Antje Möller, Innenexpertin der GAL – inzwischen Koalitionspartner von Ahlhaus’ CDU – hat weiter gehende Zweifel an der Aussagekraft des Zahlenmaterials: „Die polizeiliche Kriminalstatistik taugt nicht dazu, die Sicherheit in der Stadt zu beschreiben, sie kann nur eine Arbeitsgrundlage sein.“ Dieses Problem sieht sie besonders bei der Erfolgsmessung von Sicherheitskonzepten. „Wenn es eine Polizeikampagne gegen etwas gibt, dann gibt es auch mehr Anzeigen.“ Interessant sei immer, wie hoch die Dunkelziffer dann noch sei. „Wir haben schon immer gesagt, dass Videoüberwachung keine Straftaten verhindert“, so Mölller. Wie gut die polizeiliche Arbeit auf dem Kiez sei, werde Ende des Jahres kritisch überprüft. In der Opposition hatte Möller den Kamera-Einsatz als „Überwachungsszenario unbekannten Ausmaßes“ bezeichnet und die Überprüfung der Maßnahme gefordert.

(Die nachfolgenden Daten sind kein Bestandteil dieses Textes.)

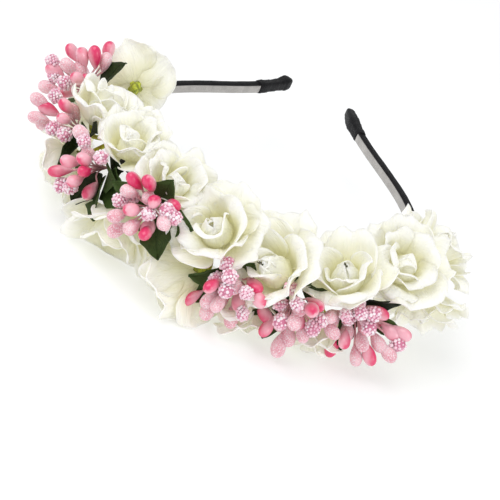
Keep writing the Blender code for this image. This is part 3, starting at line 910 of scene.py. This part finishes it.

Neben der Reeperbahn wird seit Anfang Juli 2007 auch der Hansaplatz in St. Georg mit Kameras überwacht. Über ihre Wirksamkeit liegen keine Zahlen vor. Auf der Reeperbahn sind 12 Kameras mit Zoomfunktion im Einsatz, die Livebilder ins Polizeipräsidium senden. Von dort aus sind die Kameras auch steuerbar. Wenn die Polizisten dort Straftaten beobachten, alarmieren sie ihre Kollegen auf der Davidwache. Das geschah im ersten Jahr des Video-Einsatzes rund 270 Mal, im zweiten gab es nur noch 160 Einsätze, die durch die Kameras ausgelöst wurden.

Der von der Polizei früher angedachten Einsatz von Videoüberwachung auf dem Vorplatz des S-Bahnhofs Bergedorf ist im Moment nicht mehr aktuell. Der Grund: Bauarbeiten.